Record list:

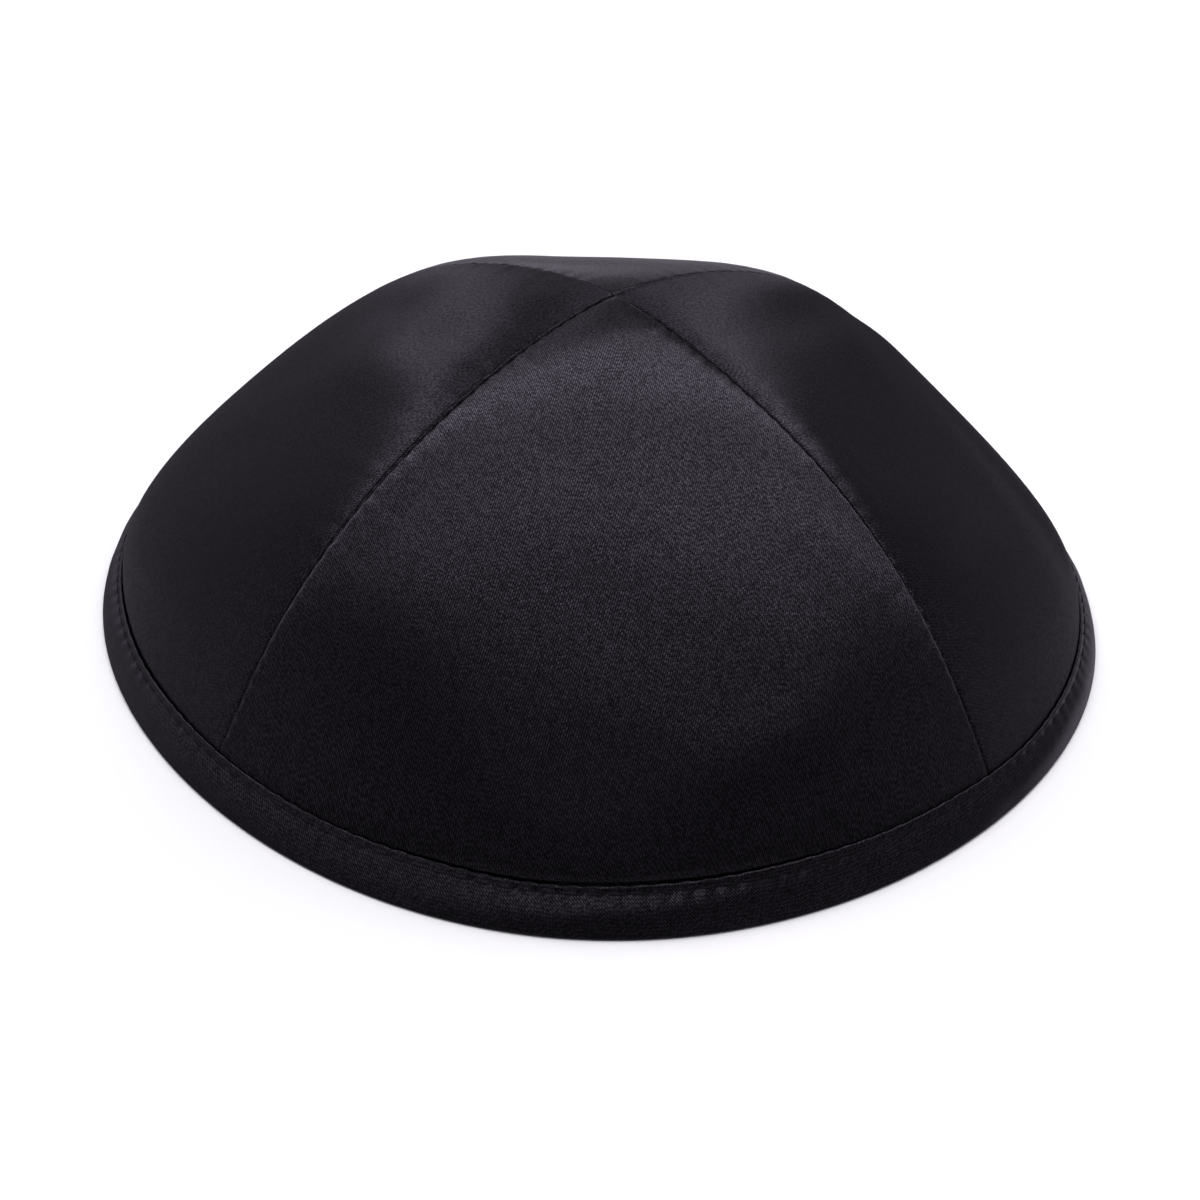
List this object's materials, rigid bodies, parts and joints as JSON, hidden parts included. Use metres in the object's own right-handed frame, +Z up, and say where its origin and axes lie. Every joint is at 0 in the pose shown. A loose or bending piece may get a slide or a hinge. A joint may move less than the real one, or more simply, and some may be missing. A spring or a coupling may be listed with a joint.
{
  "type": "kippah",
  "caption": "Round satin skullcap sewn from curved triangular panels that meet at the crown, with a folded band bound and topstitched round its rim.",
  "frame": {"origin": "middle of the base, on the surface that the rim rests on", "axes": "+Z up through the crown; -Y towards the middle of the front panel; +X towards the middle of the right panel as seen from the front"},
  "size_m": [0.1666, 0.1702, 0.0522],
  "materials": {
    "panel_satin": "black satin, fine diagonal weave, soft sheen",
    "band_satin": "black satin bias binding, soft sheen",
    "thread": "black polyester sewing thread"
  },
  "bodies": {
    "root": {"panel_front": "panel_satin", "panel_right": "panel_satin", "panel_back": "panel_satin", "panel_left": "panel_satin", "rim_band": "band_satin"}
  },
  "joints": []
}
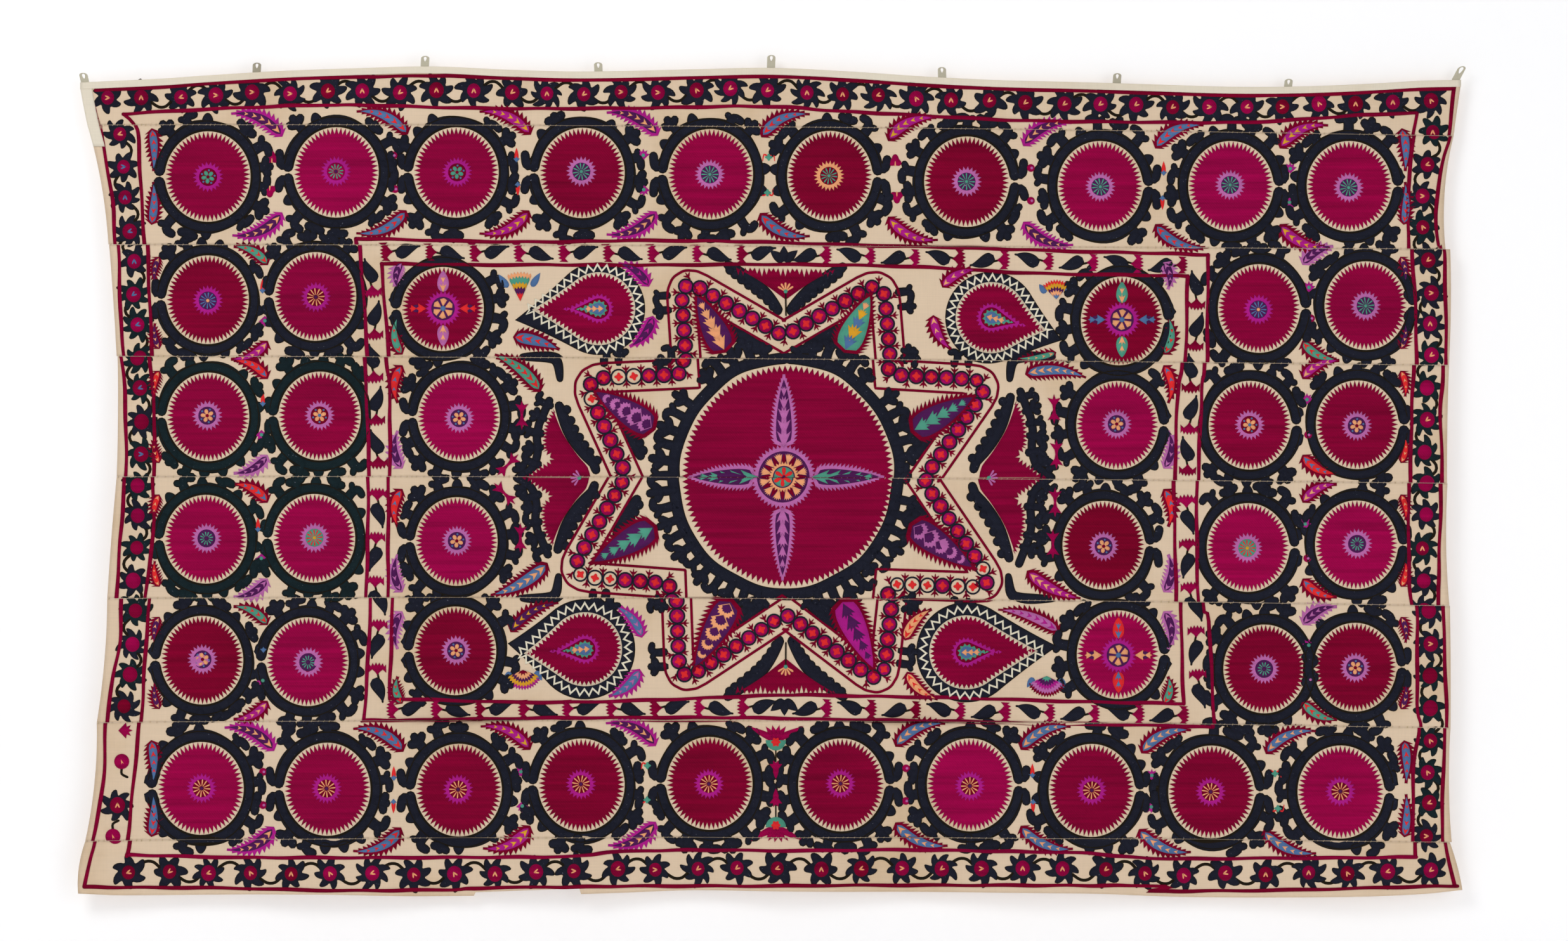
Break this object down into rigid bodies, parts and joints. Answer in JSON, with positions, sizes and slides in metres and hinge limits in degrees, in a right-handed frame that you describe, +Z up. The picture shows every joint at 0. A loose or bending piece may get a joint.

Stated problem: Make an exact copy of the listing, including every line.

Exercise solution:
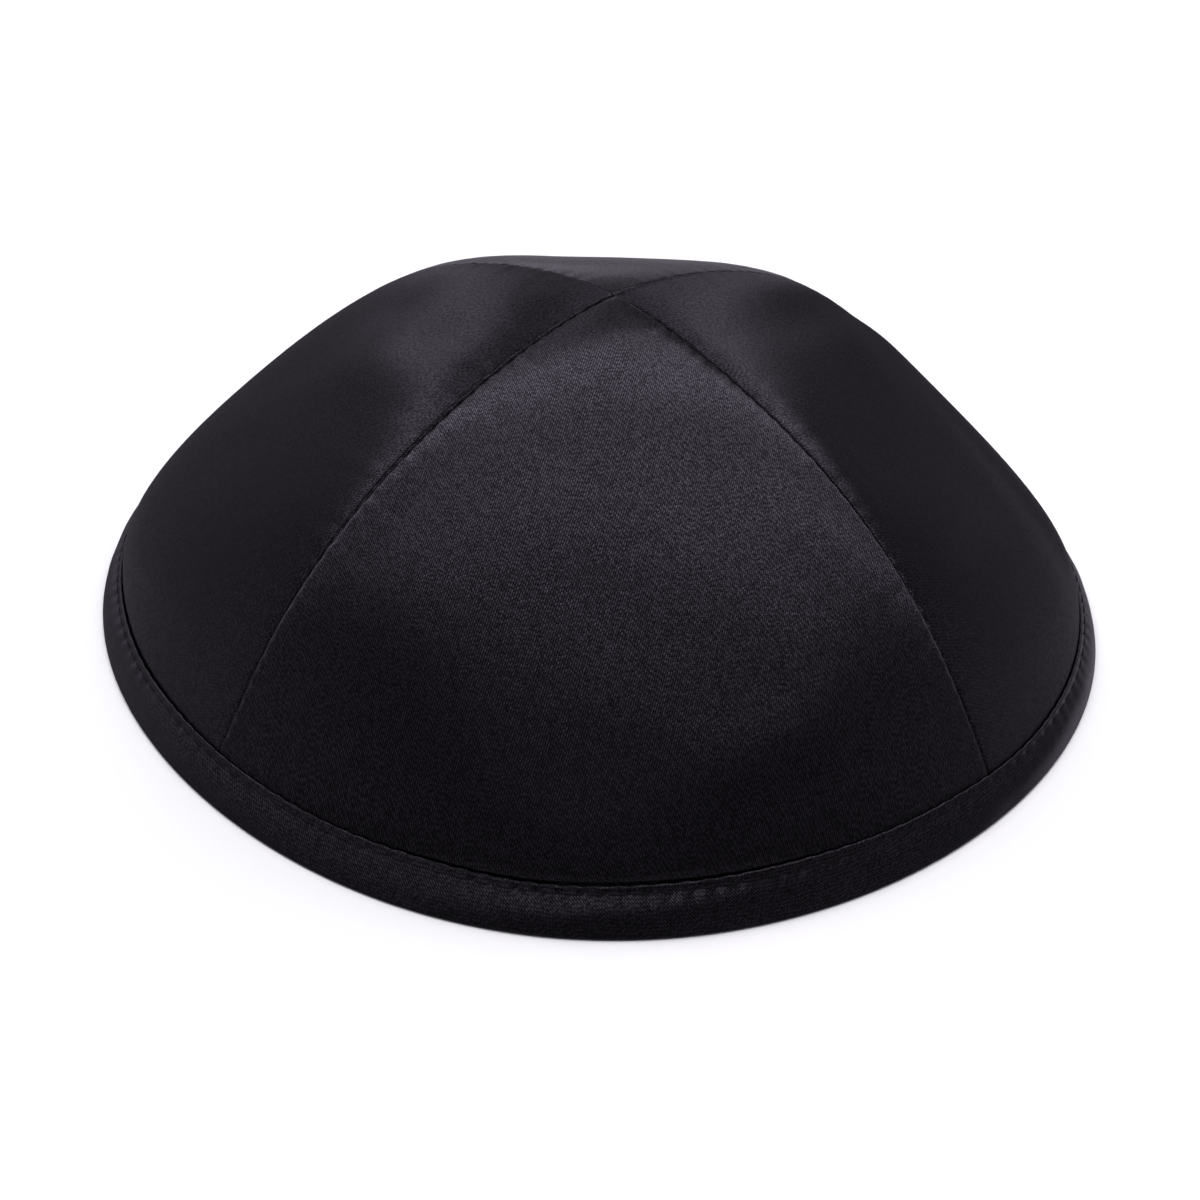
List this object's materials, rigid bodies, parts and joints as JSON, hidden parts included. Use metres in the object's own right-handed frame, +Z up, and say where its origin and axes lie. Every joint is at 0 in the pose shown. A loose or bending piece may get a slide or a hinge. A joint may move less than the real one, or more simply, and some may be missing. A spring or a coupling may be listed with a joint.
{
  "type": "kippah",
  "caption": "Round satin skullcap sewn from curved triangular panels that meet at the crown, with a folded band bound and topstitched round its rim.",
  "frame": {"origin": "middle of the base, on the surface that the rim rests on", "axes": "+Z up through the crown; -Y towards the middle of the front panel; +X towards the middle of the right panel as seen from the front"},
  "size_m": [0.1666, 0.1702, 0.0522],
  "materials": {
    "panel_satin": "black satin, fine diagonal weave, soft sheen",
    "band_satin": "black satin bias binding, soft sheen",
    "thread": "black polyester sewing thread"
  },
  "bodies": {
    "root": {"panel_front": "panel_satin", "panel_right": "panel_satin", "panel_back": "panel_satin", "panel_left": "panel_satin", "rim_band": "band_satin"}
  },
  "joints": []
}
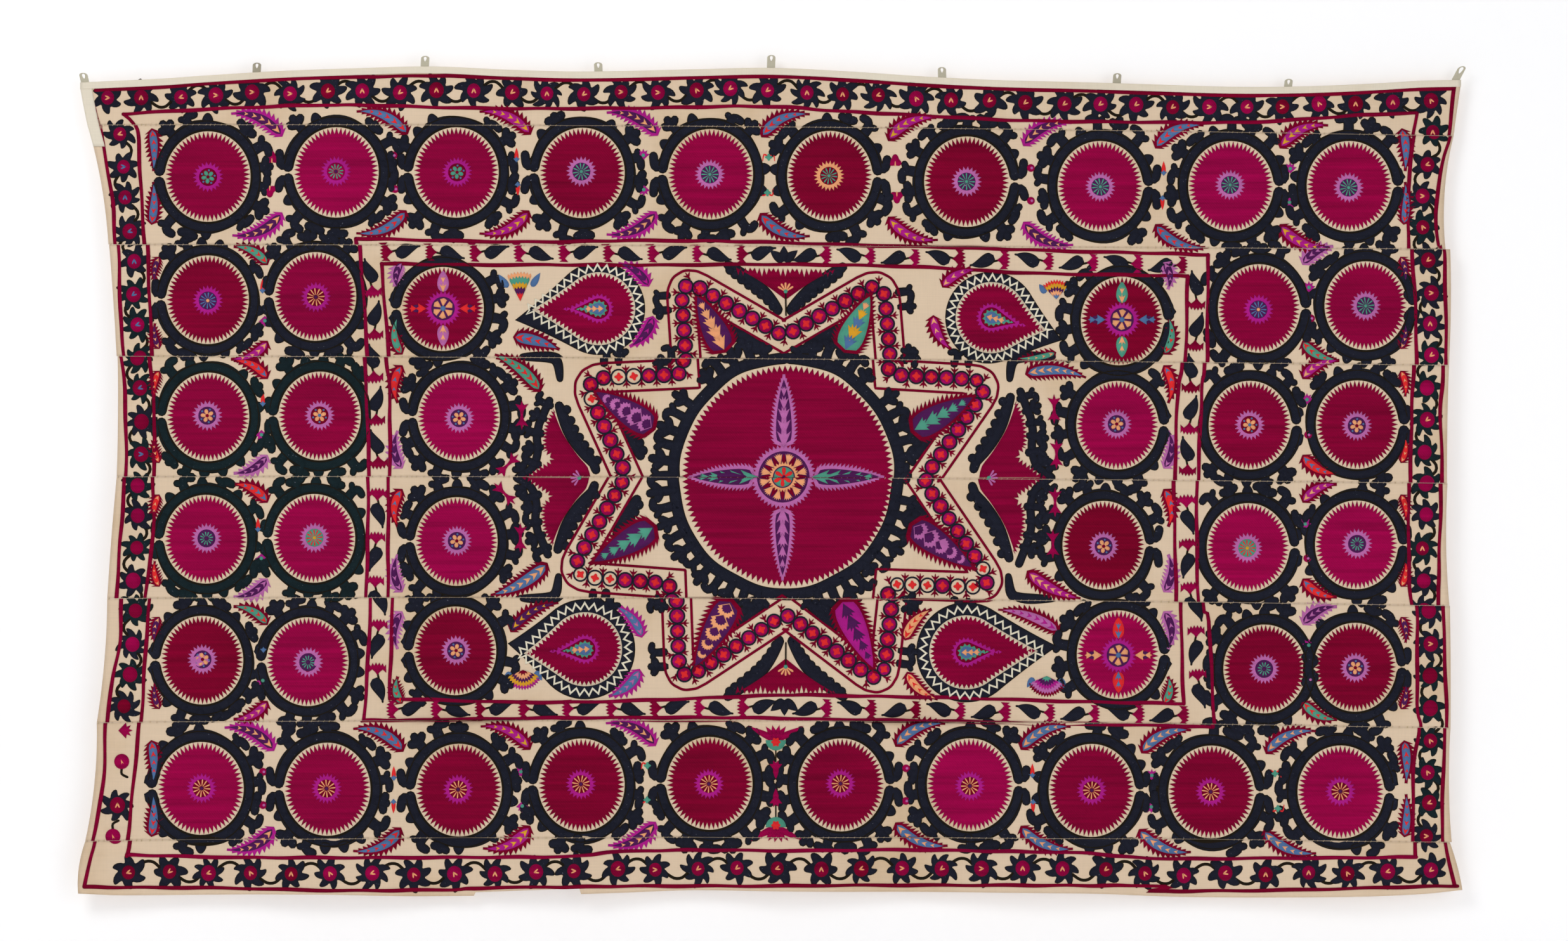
Break this object down into rigid bodies, parts and joints. Answer in JSON, with positions, sizes and slides in metres and hinge limits in degrees, in a right-handed frame that you describe, +Z up. The picture shows every joint at 0. A loose or bending piece may get a joint.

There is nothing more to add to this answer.